**Task objective**. Copy, without any alteration, the lines from the one that includes "front_baffle();" up to and including the one that includes "obj.data.transform(obj.matrix_world)".

**Provided material**.
****************************************

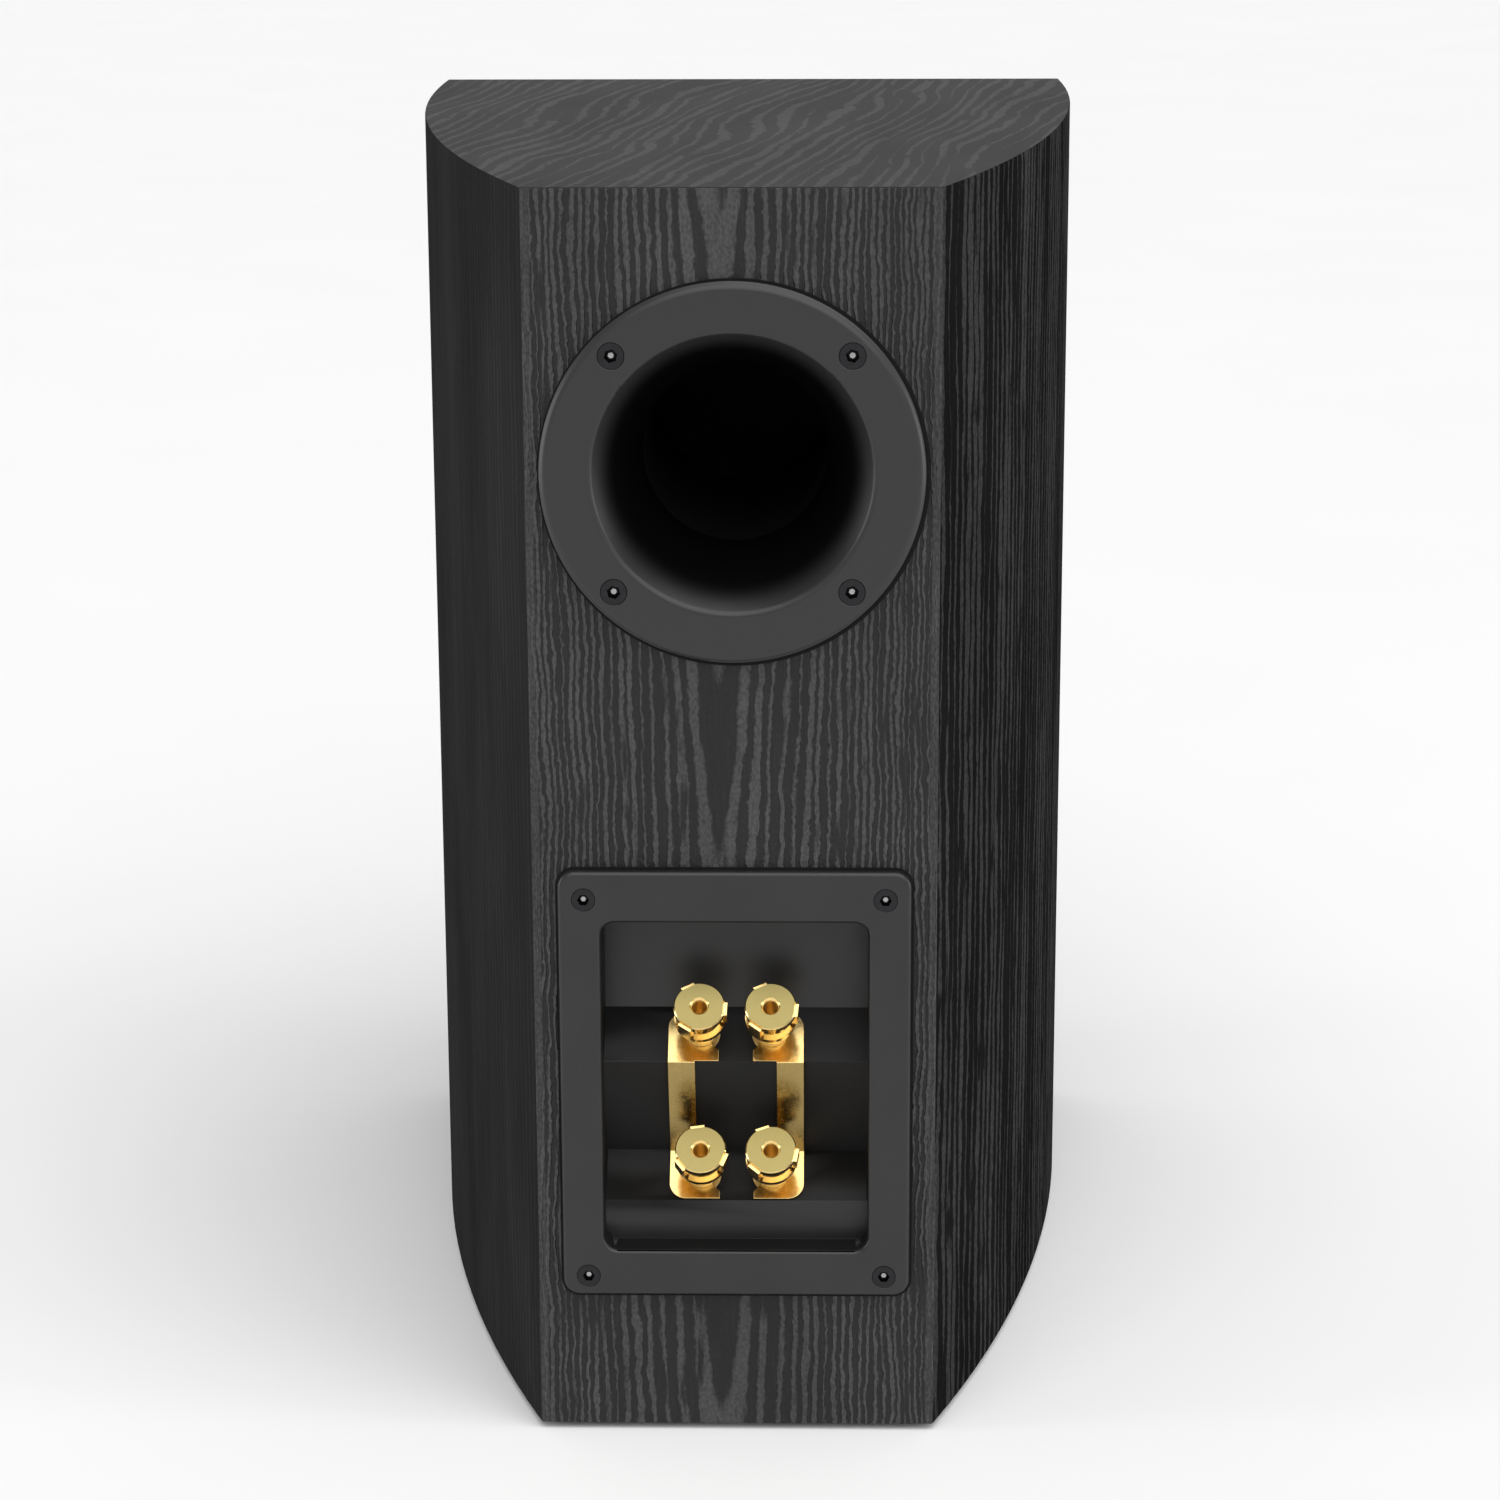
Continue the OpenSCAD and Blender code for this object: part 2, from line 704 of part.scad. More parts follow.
module woofer_dust_cap() {
    cap_r = 34;
    cap_edge = sqrt(cap_r * cap_r - 22 * 22);
    color("#17181a") on_front(woofer_z) translate([0, 0, -19 - cap_edge])
        rotate_extrude() intersection() {
            difference() {
                circle(cap_r, $fn = 200);
                circle(cap_r - 0.9, $fn = 200);
            }
            translate([0, cap_edge]) square(40);
        }
}

module woofer_voice_coil() {
    color("#a86b32") on_front(woofer_z) union() {
        ring(13.2, 12.5, -60, -26);
        ring(13.45, 12.9, -57, -43);
    }
}

// ---------------------------------------------------------------- tweeter

module tweeter_faceplate() {
    color("#1d1d1d") on_front(tweeter_z) difference() {
        union() {
            ring(tweeter_r, 16.2, -driver_t, 0);
            ring(37, 16.2, -8, -driver_t + eps);
        }
        translate([0, 0, -6]) cylinder(r1 = 16.2, r2 = 27, h = 6.01);
        tweeter_screw_places() screw_seat(3.3, 1.8, 1.75, 8);
    }
}

module tweeter_gasket() {
    color("#0c0c0c") on_front(tweeter_z) difference() {
        ring(tweeter_r - 0.5, 38.2, -driver_t - gasket_t, -driver_t);
        tweeter_screw_places() translate([0, 0, -8]) cylinder(r = 2, h = 12);
    }
}

module tweeter_screws() {
    color("#161616") on_front(tweeter_z) tweeter_screw_places()
        socket_screw(3.3, 1.8, 1.75, 18, 1.7);
}

// Magnet and back plate with a pole that stands inside the dome's coil.
module tweeter_motor() {
    color("#2a2c2f") on_front(tweeter_z) union() {
        ring(36, 13.6, -12, -8);
        ring(35, 20, -24, -12 + eps);
        translate([0, 0, -29]) cylinder(r = 36, h = 5 + eps);
        translate([0, 0, -26]) cylinder(r = 12, h = 17);
    }
}

module tweeter_surround() {
    color("#121212") on_front(tweeter_z) rotate_extrude() union() {
        translate([14.75, -7]) difference() {
            circle(1.3, $fn = 48);
            circle(0.9, $fn = 48);
            translate([-3, -6]) square([6, 6]);
        }
        translate([15.65, -8]) square([0.4, 1 + eps]);
    }
}

module tweeter_dome() {
    dome_r = 15;
    dome_edge = sqrt(dome_r * dome_r - 13.3 * 13.3);
    color("#101113") on_front(tweeter_z) union() {
        translate([0, 0, -7 - dome_edge]) rotate_extrude() intersection() {
            difference() {
                circle(dome_r, $fn = 160);
                circle(dome_r - 0.5, $fn = 160);
            }
            translate([0, dome_edge]) square(30);
        }
        ring(13.25, 12.7, -11.5, -6.6);
    }
}

// ---------------------------------------------------------------- crossover

module crossover_board() {
    color("#2e5d34") difference() {
        translate([-54, board_y - 40, board_z]) cube([108, 80, 1.6]);
        board_corners() translate([0, 0, board_z - 1]) cylinder(r = 1.6, h = 4);
    }
}

module crossover_standoffs() {
    color("#c9c9c9") board_corners() union() {
        ring(3.5, 1.35, inner_low, board_z);
        translate([0, 0, board_z + 1.6]) cylinder(r = 2.8, h = 1.6);
        translate([0, 0, inner_low - 8]) cylinder(r = 1.3, h = board_z - inner_low + 10);
    }
}

module crossover_coils() {
    top = board_z + 1.6;
    color("#b4632d") {
        translate([-22, board_y + 12, top]) ring(19, 8, 0, 16);
        translate([30, board_y - 15, top + 15]) rotate([90, 0, 0]) ring(15, 6, -7, 7);
    }
}

module crossover_capacitors() {
    top = board_z + 1.6;
    color("#c9a13a") for (k = [0 : 2])
        translate([8, board_y + 6 + 12 * k, top + 5.2]) rotate([0, 90, 0])
            cylinder(r = 5, h = 34);
}

module crossover_resistors() {
    top = board_z + 1.6;
    color("#e6e2d6") for (k = [0 : 1])
        translate([-44 + 26 * k, board_y - 34, top]) cube([22, 9, 9]);
}

// ---------------------------------------------------------------- internal wires

wire_r = 1.1;

// Routes are lists of points: across, distance in from the back, height above the underside.
woofer_route = [
    [48, 112, 24], [48, 112, 32], [49, 118, 46], [52, 132, 62], [54, 150, 76], [55, 170, 88],
    [55, 188, 96], [54, 202, 101], [52, 212, 103], [51, 220, 103], [51, 226, 103]
];
tweeter_route = [
    [-50, 100, 24], [-50, 99, 36], [-49, 96, 60], [-49, 92, 84], [-49, 88, 110], [-49, 84, 140],
    [-48, 80, 165], [-46, 77, 182], [-36, 76, 198], [-30, 80, 212], [-30, 105, 224],
    [-34, 150, 232], [-34, 190, 238], [-30, 215, 242], [-24, 230, 245], [-23, 240.9, 246]
];
input_route = [
    [26, 16, 104], [26, 26, 102], [27, 38, 92], [29, 48, 76], [31, 58, 58], [33, 67, 42],
    [34, 73, 32], [34, 75, 24]
];

function route_point(p, side, shift) =
    [side * p[0] + shift, y_back - p[1], z_low + p[2]];

function unit(v) = v / norm(v);

// Ring of points round the route at point i, square to the route there.
function ring_points(path, i, r) =
    let (
        ahead = unit(path[min(i + 1, len(path) - 1)] - path[max(i - 1, 0)]),
        across_axis = unit(cross(ahead, [0.83, 0.2, -0.52])),
        up_axis = cross(ahead, across_axis)
    )
    [for (k = [0 : 7]) path[i] + r * (cos(45 * k) * across_axis + sin(45 * k) * up_axis)];

module wire(route, side, shift) {
    path = [for (p = route) route_point(p, side, shift)];
    points = [for (i = [0 : len(path) - 1]) each ring_points(path, i, wire_r)];
    last = 8 * (len(path) - 1);
    faces = concat(
        [[for (k = [0 : 7]) k]],
        [for (i = [0 : len(path) - 2], k = [0 : 7])
            [8 * i + k, 8 * i + 8 + k, 8 * i + 8 + (k + 1) % 8, 8 * i + (k + 1) % 8]],
        [[for (k = [7 : -1 : 0]) last + k]]
    );
    polyhedron(points = points, faces = faces, convexity = 6);
}

module red_wires() {
    color("#b3201f") {
        wire(woofer_route, 1, 0);
        wire(tweeter_route, 1, 0);
        wire(input_route, 1, 0);
    }
}

module black_wires() {
    color("#181818") {
        wire(woofer_route, 1, 5);
        wire(tweeter_route, 1, 5);
        wire(input_route, -1, 0);
    }
}

front_baffle();
rear_panel();
left_side_panel();
right_side_panel();
top_panel();
bottom_panel();
shelf_brace();
side_wadding();
rubber_feet();
foot_screws();
grille_sockets();
port_flange();
port_tube();
port_gasket();
port_screws();
terminal_cup();
terminal_gasket();
terminal_screws();
post_nuts();
solder_lugs();
post_stud_upper_left();
post_stud_upper_right();
post_stud_lower_left();
post_stud_lower_right();
clamp_washer_upper_left();
clamp_washer_upper_right();
clamp_washer_lower_left();
clamp_washer_lower_right();
post_knob_upper_left();
post_knob_upper_right();
post_knob_lower_left();
post_knob_lower_right();
jumper_left();
jumper_right();
woofer_frame();
woofer_gasket();
woofer_screws();
woofer_top_plate();
woofer_magnet();
woofer_back_plate();
woofer_surround();
woofer_spider();
woofer_cone();
woofer_dust_cap();
woofer_voice_coil();
tweeter_faceplate();
tweeter_gasket();
tweeter_screws();
tweeter_motor();
tweeter_surround();
tweeter_dome();
crossover_board();
crossover_standoffs();
crossover_coils();
crossover_capacitors();
crossover_resistors();
red_wires();
black_wires();
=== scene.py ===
import json
import math

import bmesh
import bpy
from mathutils import Matrix, Vector, noise


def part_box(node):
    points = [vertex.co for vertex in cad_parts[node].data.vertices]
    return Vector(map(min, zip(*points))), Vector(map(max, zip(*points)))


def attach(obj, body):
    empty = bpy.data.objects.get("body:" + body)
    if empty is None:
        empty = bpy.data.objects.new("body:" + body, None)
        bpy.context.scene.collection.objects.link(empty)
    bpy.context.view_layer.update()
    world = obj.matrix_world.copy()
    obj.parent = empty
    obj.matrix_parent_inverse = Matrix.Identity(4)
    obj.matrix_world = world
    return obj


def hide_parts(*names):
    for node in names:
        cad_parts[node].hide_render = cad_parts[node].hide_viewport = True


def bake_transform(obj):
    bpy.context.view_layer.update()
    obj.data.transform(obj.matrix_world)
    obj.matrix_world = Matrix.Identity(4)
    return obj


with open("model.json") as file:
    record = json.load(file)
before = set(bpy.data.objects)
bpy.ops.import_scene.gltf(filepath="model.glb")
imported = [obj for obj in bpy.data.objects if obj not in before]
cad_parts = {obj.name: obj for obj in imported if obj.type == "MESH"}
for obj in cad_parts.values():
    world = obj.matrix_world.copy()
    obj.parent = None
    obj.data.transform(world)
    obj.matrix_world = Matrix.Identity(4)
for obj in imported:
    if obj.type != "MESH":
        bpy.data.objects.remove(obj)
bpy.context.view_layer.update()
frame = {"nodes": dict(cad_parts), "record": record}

MM = 0.001
WELD = 2e-6                             # vertices this near are one, in metres
FLAT = math.radians(0.08)               # faces that meet at less are merged
CREASE = math.radians(18)               # refine never rounds an edge that turns less
ARRIS = (0.5, 3)                        # rounding of the cabinet's edges: radius in mm, segments
NODES = frame["nodes"]
BODY_OF = {n: b for b, ns in frame["record"]["behaviour"]["bodies"].items() for n in ns}
SLOT_OF = {s["node"]: s["material_slot"] for s in frame["record"]["subparts"]}
Y_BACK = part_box("rear_panel")[1].y
Y_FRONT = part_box("front_baffle")[0].y
Z_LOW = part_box("bottom_panel")[0].z
Z_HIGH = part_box("top_panel")[1].z
BACK_HALF = max(v.co.x for v in NODES["top_panel"].data.vertices if v.co.y > Y_BACK - 0.05 * MM)
FRONT_HALF = 0.095                      # only the outer corners of the front lie past this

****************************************

**Reply**.
front_baffle();
rear_panel();
left_side_panel();
right_side_panel();
top_panel();
bottom_panel();
shelf_brace();
side_wadding();
rubber_feet();
foot_screws();
grille_sockets();
port_flange();
port_tube();
port_gasket();
port_screws();
terminal_cup();
terminal_gasket();
terminal_screws();
post_nuts();
solder_lugs();
post_stud_upper_left();
post_stud_upper_right();
post_stud_lower_left();
post_stud_lower_right();
clamp_washer_upper_left();
clamp_washer_upper_right();
clamp_washer_lower_left();
clamp_washer_lower_right();
post_knob_upper_left();
post_knob_upper_right();
post_knob_lower_left();
post_knob_lower_right();
jumper_left();
jumper_right();
woofer_frame();
woofer_gasket();
woofer_screws();
woofer_top_plate();
woofer_magnet();
woofer_back_plate();
woofer_surround();
woofer_spider();
woofer_cone();
woofer_dust_cap();
woofer_voice_coil();
tweeter_faceplate();
tweeter_gasket();
tweeter_screws();
tweeter_motor();
tweeter_surround();
tweeter_dome();
crossover_board();
crossover_standoffs();
crossover_coils();
crossover_capacitors();
crossover_resistors();
red_wires();
black_wires();
=== scene.py ===
import json
import math

import bmesh
import bpy
from mathutils import Matrix, Vector, noise


def part_box(node):
    points = [vertex.co for vertex in cad_parts[node].data.vertices]
    return Vector(map(min, zip(*points))), Vector(map(max, zip(*points)))


def attach(obj, body):
    empty = bpy.data.objects.get("body:" + body)
    if empty is None:
        empty = bpy.data.objects.new("body:" + body, None)
        bpy.context.scene.collection.objects.link(empty)
    bpy.context.view_layer.update()
    world = obj.matrix_world.copy()
    obj.parent = empty
    obj.matrix_parent_inverse = Matrix.Identity(4)
    obj.matrix_world = world
    return obj


def hide_parts(*names):
    for node in names:
        cad_parts[node].hide_render = cad_parts[node].hide_viewport = True


def bake_transform(obj):
    bpy.context.view_layer.update()
    obj.data.transform(obj.matrix_world)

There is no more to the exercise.